In einer viel zitierten Studie zum europäischen Populismus von 2016 haben die Politikwissenschaftler Pippa Norris und Ronald Inglehart gezeigt, dass sein Wachstum jahrzehntealt ist – und in vielen Ländern eher einer Wellenbewegung folgte. Man denke zum Beispiel an die FPÖ. Insgesamt aber konnten laut Norris und Inglehart rechte und linke populistische Parteien zusammen über alle europäischen Länder hinweg ihre Zustimmungswerte zwischen 1960 und 2010 von knapp zehn Prozent auf etwa ein Viertel der Stimmen steigern.

Der Populismus ist keine spontane Revolte, sondern eine schleichende Restitution. Er ist die Bewegung gegen den globalen Erfolg kosmopolitischer Werte. Es geht um die Rückgewinnung all jener Identitäten – Geschlechtsidentitäten, nationaler Identitäten, die Identität als Arbeiter –, die an der Postmoderne zerschellt sind. Gegen ein rasches Ende des Spuks spricht, dass Ursachen dieser Verlustängste wie die Einwanderung und die Digitalisierung erst am Anfang stehen.

Gegen ein rasches Ende spricht auch, dass es nicht nur die Älteren, Enttäuschten sind, die diese Restitution tragen. Marine Le Pen kam unter den 18 bis 24-Jährigen auf 44 Prozent der Stimmen. Auch die deutsche AfD hat Erfolg unter jungen männlichen Wählern. In vielen europäischen Ländern hat die Demokratie die Jungen nicht besonders gut behandelt. Eine YouGov-Studie hat eben ergeben, dass nur die Hälfte der jungen Europäer sie als beste Staatsform sehen. Sie mögen ihre Einstellungen mit dem Älter-Werden ändern, aber eine Garantie dafür gibt es nicht.

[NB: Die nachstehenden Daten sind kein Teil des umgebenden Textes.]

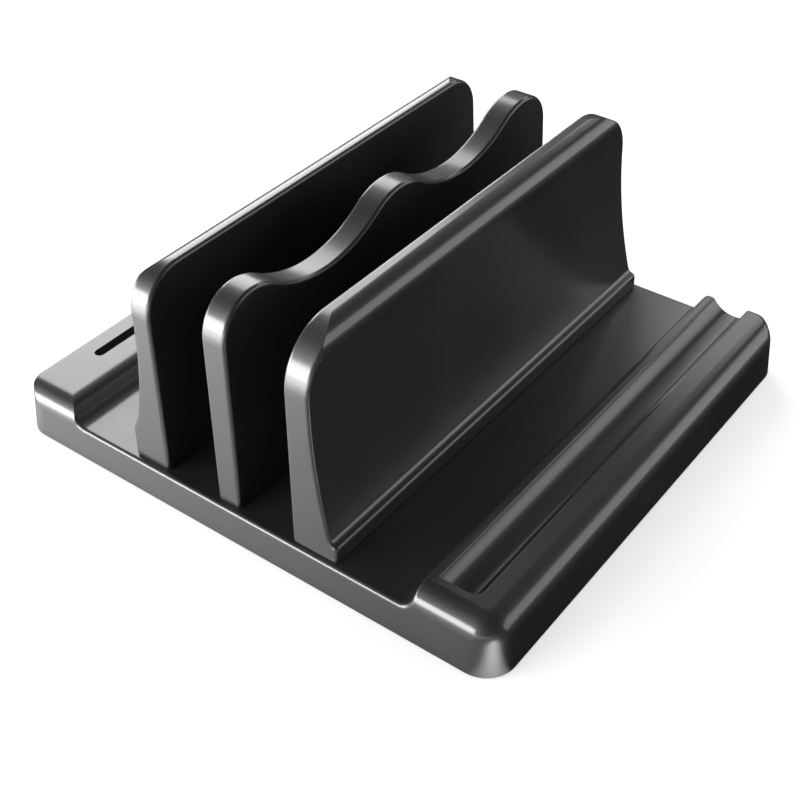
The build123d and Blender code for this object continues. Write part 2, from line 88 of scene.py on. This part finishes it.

Auch gegen die Gesellschaft verändern die Populisten sie

Bislang scheinen die Immunsysteme der Demokratien zu funktionieren. In Deutschland und den Niederlanden verweigern die Etablierten den Populisten die Koalitionen. In den USA stellen sich die Zivilgesellschaft, der Kongress und die Gerichte gegen die krassesten Ideen. Dennoch haben Populisten längst begonnen, die westlichen Demokratien zu verändern. Sie verändern die Programme der etablierten Parteien: Ukip liegt zwar am Boden, doch der Brexit gehört jetzt den Tories. Und dort, wo Populisten an der Macht sind, in Ungarn und Polen, höhlen sie ungeniert die Presse- und Wissenschaftsfreiheit und das Justizsystem aus.

Um dem Populismus richtig zu begegnen, ist es deshalb nötig, das Bild zu korrigieren, das nach den Überraschungssiegen in Großbritannien und den USA entstanden ist. Der Populismus überrollt die westlichen Demokratien nicht, er reagiert mit ihnen und formt sie – und sie formen ihn. Denn auch die Populisten gleichen sich an. In Deutschland ist Frauke Petrys Idee von einer AfD als bürgerliche, nationalkonservative Partei gescheitert – vorerst. Im Front National aber kündigt sich ein ähnlicher Richtungsstreit an. Der Front National könnte antisemitische, geschichtsrevisionistische Positionen ablegen und mehrheitsfähiger werden.

Umso wichtiger ist es, nicht zu früh zu entwarnen, sondern genau zu beobachten, wie sich der Populismus wandelt und wie wir uns mit ihm wandeln. Trotz aller Erleichterung: Europa darf jetzt nicht die kritische Selbstbeobachtung aufgeben.